I’ve tried to mentally prepare for the possibility of any of the first four catastrophes directly impacting our property, but the thing we are dealing with currently is only peripherally related to the wildfires burning in Canada just to our north. Our air quality is so bad the Pollution Control Agency is advising we avoid being outside and breathing the smoke particulate matter.
Measurements are reaching record levels for Minnesota.
We should probably hold more meetings to discuss how we can reduce our carbon emissions to net-zero by some future date. [sarcasm]
I asked Cyndie if we have any idea what to do in the case of a wildfire suddenly bearing down on our location. She said we should paint our phone number on the horses.

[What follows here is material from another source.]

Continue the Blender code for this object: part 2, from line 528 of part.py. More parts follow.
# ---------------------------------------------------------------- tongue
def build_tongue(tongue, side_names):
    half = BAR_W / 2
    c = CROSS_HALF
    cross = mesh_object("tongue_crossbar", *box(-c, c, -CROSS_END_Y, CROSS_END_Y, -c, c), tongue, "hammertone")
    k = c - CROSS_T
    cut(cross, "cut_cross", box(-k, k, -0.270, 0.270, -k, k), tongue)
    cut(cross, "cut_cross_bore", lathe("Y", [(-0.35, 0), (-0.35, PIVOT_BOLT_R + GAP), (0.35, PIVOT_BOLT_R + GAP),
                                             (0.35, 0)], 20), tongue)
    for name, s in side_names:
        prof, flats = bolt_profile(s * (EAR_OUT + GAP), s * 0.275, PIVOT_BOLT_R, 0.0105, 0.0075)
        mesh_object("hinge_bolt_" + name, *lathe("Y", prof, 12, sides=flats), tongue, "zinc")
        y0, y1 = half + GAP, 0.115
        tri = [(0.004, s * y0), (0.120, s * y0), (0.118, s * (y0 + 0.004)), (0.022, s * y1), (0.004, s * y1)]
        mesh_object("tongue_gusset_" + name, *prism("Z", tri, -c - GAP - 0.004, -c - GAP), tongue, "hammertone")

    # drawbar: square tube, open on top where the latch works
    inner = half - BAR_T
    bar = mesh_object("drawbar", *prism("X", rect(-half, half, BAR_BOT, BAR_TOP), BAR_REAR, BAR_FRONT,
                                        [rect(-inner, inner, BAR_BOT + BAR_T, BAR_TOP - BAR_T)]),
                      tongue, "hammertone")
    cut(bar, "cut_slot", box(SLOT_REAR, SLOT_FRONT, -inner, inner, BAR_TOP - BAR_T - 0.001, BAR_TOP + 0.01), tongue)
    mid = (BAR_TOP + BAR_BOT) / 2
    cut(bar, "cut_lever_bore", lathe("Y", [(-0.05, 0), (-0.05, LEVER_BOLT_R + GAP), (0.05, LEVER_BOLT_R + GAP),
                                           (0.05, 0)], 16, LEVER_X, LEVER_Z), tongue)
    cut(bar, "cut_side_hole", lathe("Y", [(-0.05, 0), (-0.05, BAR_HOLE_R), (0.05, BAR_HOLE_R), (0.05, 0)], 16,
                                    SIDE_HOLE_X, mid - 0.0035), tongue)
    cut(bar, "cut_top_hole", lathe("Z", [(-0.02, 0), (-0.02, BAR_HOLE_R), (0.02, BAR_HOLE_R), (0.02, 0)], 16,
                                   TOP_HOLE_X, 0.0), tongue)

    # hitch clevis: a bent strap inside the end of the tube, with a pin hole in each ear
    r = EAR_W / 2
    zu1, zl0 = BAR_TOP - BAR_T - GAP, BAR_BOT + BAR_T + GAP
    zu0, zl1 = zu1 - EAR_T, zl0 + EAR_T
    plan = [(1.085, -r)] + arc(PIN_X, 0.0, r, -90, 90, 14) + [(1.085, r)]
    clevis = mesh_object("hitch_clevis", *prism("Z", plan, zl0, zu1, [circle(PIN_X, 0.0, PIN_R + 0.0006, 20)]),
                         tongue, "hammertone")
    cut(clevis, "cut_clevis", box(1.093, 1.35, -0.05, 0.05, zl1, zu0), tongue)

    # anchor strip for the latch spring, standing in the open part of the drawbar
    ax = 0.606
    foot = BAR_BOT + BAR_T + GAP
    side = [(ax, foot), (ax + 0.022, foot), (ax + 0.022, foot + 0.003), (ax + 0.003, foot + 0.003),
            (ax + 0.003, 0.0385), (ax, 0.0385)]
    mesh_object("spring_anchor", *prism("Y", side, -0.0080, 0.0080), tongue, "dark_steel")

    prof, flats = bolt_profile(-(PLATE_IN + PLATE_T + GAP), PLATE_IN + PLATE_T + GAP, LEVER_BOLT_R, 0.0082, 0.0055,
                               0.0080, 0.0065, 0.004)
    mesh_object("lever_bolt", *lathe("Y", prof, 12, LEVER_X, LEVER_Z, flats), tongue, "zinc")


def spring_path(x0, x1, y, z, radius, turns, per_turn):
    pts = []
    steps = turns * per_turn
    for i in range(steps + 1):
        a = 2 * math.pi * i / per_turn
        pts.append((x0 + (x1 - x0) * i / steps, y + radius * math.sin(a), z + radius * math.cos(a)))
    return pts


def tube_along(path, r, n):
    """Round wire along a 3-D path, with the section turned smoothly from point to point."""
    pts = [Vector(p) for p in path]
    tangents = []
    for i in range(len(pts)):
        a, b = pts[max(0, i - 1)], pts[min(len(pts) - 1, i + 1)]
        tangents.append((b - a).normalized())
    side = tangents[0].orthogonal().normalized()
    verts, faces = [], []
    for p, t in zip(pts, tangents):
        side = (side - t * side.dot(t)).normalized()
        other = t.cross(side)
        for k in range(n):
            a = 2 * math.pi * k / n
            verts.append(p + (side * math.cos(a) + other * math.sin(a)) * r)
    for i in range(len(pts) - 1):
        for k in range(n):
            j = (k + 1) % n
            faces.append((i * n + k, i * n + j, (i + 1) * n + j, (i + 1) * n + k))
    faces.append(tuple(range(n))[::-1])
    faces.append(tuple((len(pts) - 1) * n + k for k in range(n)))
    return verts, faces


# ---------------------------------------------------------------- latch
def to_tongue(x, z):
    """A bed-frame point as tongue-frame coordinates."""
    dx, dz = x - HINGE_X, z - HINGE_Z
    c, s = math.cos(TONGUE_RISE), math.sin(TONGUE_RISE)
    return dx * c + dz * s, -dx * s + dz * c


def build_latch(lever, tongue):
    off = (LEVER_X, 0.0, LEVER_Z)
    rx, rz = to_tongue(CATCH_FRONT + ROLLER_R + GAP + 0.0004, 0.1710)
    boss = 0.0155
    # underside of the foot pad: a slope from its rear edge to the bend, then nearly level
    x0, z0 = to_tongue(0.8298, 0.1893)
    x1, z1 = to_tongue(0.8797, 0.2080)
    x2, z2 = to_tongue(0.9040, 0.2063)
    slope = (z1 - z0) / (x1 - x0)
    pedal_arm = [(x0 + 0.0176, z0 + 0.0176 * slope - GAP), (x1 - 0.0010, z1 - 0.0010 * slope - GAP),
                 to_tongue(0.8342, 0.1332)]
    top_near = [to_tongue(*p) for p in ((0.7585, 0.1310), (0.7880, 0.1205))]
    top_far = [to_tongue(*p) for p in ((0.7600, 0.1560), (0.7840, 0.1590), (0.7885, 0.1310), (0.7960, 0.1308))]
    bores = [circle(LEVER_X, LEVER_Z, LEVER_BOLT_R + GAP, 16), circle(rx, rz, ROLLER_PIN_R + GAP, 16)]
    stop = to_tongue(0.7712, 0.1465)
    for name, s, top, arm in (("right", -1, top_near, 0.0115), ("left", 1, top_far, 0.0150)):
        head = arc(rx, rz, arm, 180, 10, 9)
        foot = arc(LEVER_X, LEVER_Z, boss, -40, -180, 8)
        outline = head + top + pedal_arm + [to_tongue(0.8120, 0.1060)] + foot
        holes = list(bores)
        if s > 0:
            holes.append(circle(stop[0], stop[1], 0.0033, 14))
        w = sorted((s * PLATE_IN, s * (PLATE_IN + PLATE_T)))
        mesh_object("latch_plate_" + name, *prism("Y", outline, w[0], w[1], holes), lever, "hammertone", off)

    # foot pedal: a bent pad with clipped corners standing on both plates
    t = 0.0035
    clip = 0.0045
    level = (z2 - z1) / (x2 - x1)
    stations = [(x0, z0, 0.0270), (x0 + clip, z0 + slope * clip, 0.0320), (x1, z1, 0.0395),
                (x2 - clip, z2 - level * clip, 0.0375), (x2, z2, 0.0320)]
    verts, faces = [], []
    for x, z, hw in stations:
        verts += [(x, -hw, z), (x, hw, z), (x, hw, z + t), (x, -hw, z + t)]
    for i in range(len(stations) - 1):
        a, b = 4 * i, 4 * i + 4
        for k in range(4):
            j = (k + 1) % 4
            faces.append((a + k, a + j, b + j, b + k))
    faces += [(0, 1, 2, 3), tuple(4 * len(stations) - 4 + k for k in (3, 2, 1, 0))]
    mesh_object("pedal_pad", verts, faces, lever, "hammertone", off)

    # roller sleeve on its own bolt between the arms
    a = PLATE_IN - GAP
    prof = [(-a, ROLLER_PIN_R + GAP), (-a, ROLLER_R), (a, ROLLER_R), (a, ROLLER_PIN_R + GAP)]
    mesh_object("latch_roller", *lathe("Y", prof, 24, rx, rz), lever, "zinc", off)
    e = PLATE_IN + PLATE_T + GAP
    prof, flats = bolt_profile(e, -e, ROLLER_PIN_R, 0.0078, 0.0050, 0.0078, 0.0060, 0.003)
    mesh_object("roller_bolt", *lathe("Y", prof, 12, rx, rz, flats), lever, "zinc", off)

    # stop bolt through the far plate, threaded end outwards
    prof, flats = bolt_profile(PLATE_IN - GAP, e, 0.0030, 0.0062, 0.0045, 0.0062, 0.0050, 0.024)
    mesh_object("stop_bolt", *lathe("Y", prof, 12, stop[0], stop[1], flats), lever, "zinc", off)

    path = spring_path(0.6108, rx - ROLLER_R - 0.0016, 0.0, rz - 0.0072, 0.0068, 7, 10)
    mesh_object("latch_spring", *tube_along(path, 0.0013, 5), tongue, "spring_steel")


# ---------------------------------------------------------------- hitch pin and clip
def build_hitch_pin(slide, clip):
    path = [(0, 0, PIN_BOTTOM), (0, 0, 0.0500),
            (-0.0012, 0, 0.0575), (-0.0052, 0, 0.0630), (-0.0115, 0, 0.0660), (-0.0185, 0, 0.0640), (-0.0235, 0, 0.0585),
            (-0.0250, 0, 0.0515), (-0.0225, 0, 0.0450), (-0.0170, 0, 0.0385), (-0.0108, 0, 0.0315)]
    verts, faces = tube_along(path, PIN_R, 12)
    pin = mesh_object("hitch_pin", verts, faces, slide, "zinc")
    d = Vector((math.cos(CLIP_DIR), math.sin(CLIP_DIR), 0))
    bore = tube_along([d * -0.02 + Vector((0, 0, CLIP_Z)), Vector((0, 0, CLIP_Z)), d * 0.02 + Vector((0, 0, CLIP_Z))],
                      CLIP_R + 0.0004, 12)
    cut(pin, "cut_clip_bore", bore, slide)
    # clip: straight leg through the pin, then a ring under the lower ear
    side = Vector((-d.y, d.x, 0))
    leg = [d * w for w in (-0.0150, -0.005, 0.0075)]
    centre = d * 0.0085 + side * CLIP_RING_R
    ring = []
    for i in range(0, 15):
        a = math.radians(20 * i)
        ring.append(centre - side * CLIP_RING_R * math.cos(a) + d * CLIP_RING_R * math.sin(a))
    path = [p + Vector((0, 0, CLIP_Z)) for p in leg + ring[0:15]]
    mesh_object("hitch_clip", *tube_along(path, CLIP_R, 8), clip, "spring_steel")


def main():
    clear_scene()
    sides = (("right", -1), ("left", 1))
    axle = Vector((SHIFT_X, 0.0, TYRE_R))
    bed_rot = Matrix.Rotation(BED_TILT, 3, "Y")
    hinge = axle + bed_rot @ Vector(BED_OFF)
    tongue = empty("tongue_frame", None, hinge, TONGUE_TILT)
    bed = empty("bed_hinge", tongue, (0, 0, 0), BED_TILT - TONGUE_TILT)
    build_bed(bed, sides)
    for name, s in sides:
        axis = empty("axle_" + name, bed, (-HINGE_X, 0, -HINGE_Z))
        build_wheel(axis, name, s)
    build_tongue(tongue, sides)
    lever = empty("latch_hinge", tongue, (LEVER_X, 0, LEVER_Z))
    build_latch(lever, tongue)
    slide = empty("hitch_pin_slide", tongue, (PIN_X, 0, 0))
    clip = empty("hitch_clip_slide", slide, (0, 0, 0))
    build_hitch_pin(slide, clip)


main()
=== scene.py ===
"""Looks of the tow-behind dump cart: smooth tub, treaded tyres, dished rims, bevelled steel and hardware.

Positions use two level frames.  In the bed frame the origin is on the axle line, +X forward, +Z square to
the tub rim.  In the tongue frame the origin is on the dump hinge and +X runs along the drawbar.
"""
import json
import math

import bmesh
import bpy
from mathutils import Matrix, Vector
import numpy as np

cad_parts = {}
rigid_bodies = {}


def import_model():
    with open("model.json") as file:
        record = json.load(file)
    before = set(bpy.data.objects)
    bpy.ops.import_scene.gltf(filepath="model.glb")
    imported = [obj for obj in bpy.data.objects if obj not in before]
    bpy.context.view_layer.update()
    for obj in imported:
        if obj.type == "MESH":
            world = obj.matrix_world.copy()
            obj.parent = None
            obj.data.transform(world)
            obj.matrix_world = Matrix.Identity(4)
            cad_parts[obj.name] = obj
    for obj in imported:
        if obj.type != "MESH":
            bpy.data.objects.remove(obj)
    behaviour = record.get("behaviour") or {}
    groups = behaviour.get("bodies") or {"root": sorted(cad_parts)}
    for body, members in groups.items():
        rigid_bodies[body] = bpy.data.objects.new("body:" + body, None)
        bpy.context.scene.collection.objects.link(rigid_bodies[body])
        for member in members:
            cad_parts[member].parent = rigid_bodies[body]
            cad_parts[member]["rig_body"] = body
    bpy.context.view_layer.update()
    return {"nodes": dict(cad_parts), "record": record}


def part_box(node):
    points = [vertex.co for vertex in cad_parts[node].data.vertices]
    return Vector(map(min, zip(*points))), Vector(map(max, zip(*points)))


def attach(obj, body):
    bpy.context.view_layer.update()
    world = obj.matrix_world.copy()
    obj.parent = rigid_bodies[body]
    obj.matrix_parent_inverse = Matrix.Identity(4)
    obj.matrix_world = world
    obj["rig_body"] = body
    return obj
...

I’m sure they would be fine with that if we were able to find any paint and get them to stand still during the highly emotional panic that would be occurring as a fire threat is bearing down on our property.
Even though the dramatic stories of lost lives and property in the recent floods in Germany and China and the ongoing Bootleg fire in Oregon depict the trauma at the epicenter of such events, life at home feels strangely distanced.
Our horses are calm. Their grass is dryer than optimum, the flies are a constant nuisance, the temperatures are getting too hot again, and the smoky air makes breathing less fun, but they aren’t ones to complain. I sense they may still be contemplating whether the situation they now find themselves in –living out their days in comfort and safety with us– is for real, or not.
Based on my assessment of the reality of global climate calamities playing out in plain view right now, I can understand any hesitations they might have about the comfort and safety part.
There should be no denying anymore that the ramifications of human activity causing increased concentrations of greenhouse gasses in the atmosphere are already playing out.
It really is already happening, whether people collectively acknowledge it, or not.
Every day that I don’t have to drive my fossil-fueled car anywhere is a tiny victory in my effort to reconcile still living with a carbon footprint that reflects how we got into this climate predicament in the first place.
May we all keep looking for individual ways to do something helpful, or simply stop doing things that are hurtful, long before governments and greater society finally get around to enacting more broadly effective changes.
I look forward to that really happening.